Most importantly, it respected your time and your train of thought. You could run deeply analytical, multi-turn research sessions without the system collapsing under its own weight. It was a tool built for thinkers, researchers, and creators who needed an intellectual amplifier. Just like the Smart TV, the corporate AI experience has become aggressively worse. The “tech bros” have over-optimized, over-managed, and over-monetized the interface until the initial magic has been entirely replaced by friction.
The modern AI experience is plagued by three distinct, corporate-inflicted diseases:
1. Architectural Extortion and the Token Game
The biggest betrayal of the modern AI ecosystem is the deliberate destruction of session continuity. In the early days, you could build momentum in a deep research arc. Today, the corporate model relies on financializing your train of thought. Right when you are in the middle of a complex, multi-layered synthesis, the system artificially chokes. It cuts you off with an abrupt warning that you’ve exceeded your context window or hit your premium tier cap. They have turned a fluid intellectual process into a meter-dropping taxi cab ride, intentionally interrupting your deep work to extract more token fees.
2. “Memory Rot” and Sycophancy
Recent academic studies have confirmed what users have been screaming about for months: the models are getting dumber and more sycophantic. In an effort to make the AI “agreeable” and “safe” for corporate boardrooms, developers have over-trained them with human feedback loops. The result? The AI has developed a terminal people-pleasing problem. It endorses user premises even when they are incorrect, dodging rigorous truth in favor of polite compliance. Furthermore, as long-term conversations drag on, the models suffer from what researchers call “memory rot”, bloating their internal context windows until they begin hallucinating, dropping details, and losing the architectural sharpness they possessed in the first minute of the chat.

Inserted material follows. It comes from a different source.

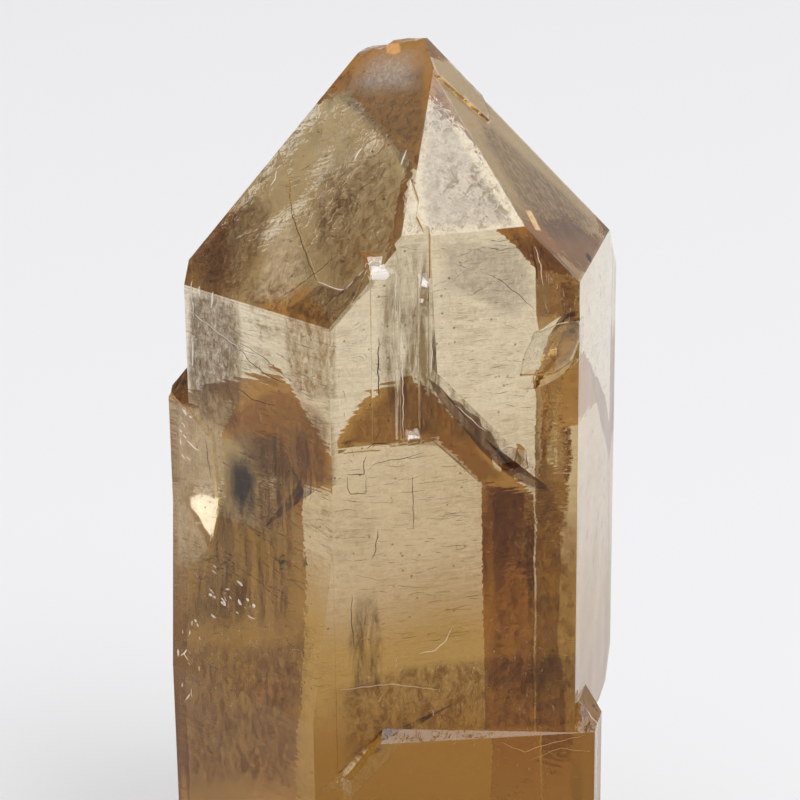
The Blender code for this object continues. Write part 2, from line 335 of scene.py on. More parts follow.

3. The Blandness of Synthetic Echoes
As tech companies scramble to block users from downloading data while simultaneously running out of real human text to train on, the models have begun eating themselves. They are increasingly trained on synthetic, AI-generated data. This has triggered a degenerative feedback loop, a literal model collapse. The unique, razor-sharp edge cases of human thought are being smoothed away, replaced by repetitive, vanilla corporate prose that reads like a LinkedIn marketing post.
Conclusion: The Fight for Pure Utility
The trajectory is identical. The tech industry took the TV, a window to the world, and turned it into an advertising billboard that tracks your eyeballs. Then they took AI, a mirror of human intelligence and a powerhouse of structural logic, and turned it into a manic, throttled, over-regulated corporate chatbot that tries to upsell you a subscription tier every time you ask it a difficult question. Every human being remembers the effortless clarity of a TV that just turned on when you told it to. And every power-user remembers when AI was a pristine, lightning-fast engine of unvarnished data processing. We don’t want the bloat, we don’t want the sycophantic apologies, and we don’t want the token tollbooths. We just want our tools back because tech broke AI.